How Markets Shape Prices for Skewed Assets: Price Reversal in Multi-Assets Experimental Markets
Shuchen Zhao
Available at SSRN, 2024
This paper explores the pricing of skewed assets in multi-asset markets where assets with both positive and negative skewness coexist, a context that remains understudied in the existing literature. Using a series of laboratory experiments, I examine whether the preference for positively skewed assets observed in individual decision-making settings extends to multi-assets market environments. I begin by demonstrating that traders strongly prefer positively skewed assets when making individual investment decisions in a traditional BDM (Becker et al. [1964]) task.

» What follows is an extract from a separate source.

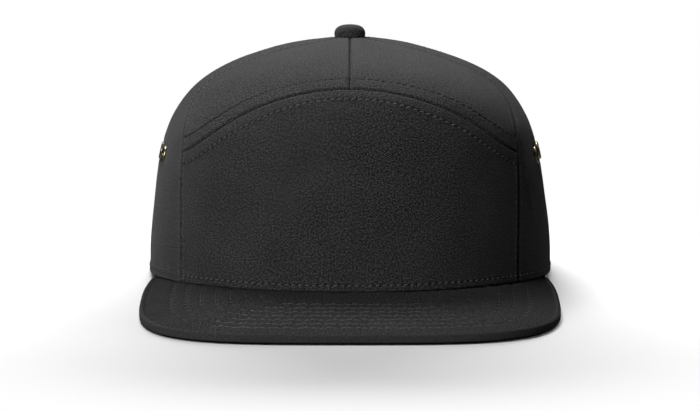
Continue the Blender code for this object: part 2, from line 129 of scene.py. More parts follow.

However, when these assets are traded in continuous double auction markets, this preference is reversed: negatively skewed assets are consistently overvalued relative to positively skewed ones, contradicting individual-level biases. Further experiments decompose market complexities by adjusting the market size, trading frequency, and the number of assets. Simplifying market settings reduces mispricing, but none fully restore the preferences for positively skewed assets observed in individual contexts, revealing that these factors collectively drive the pricing reversals. These findings highlight how market complexity can reshape trader behavior and suggest that asset pricing is context-dependent.
Keywords: Skewed assets, Asset pricing, Behavioral finance, Experimental markets.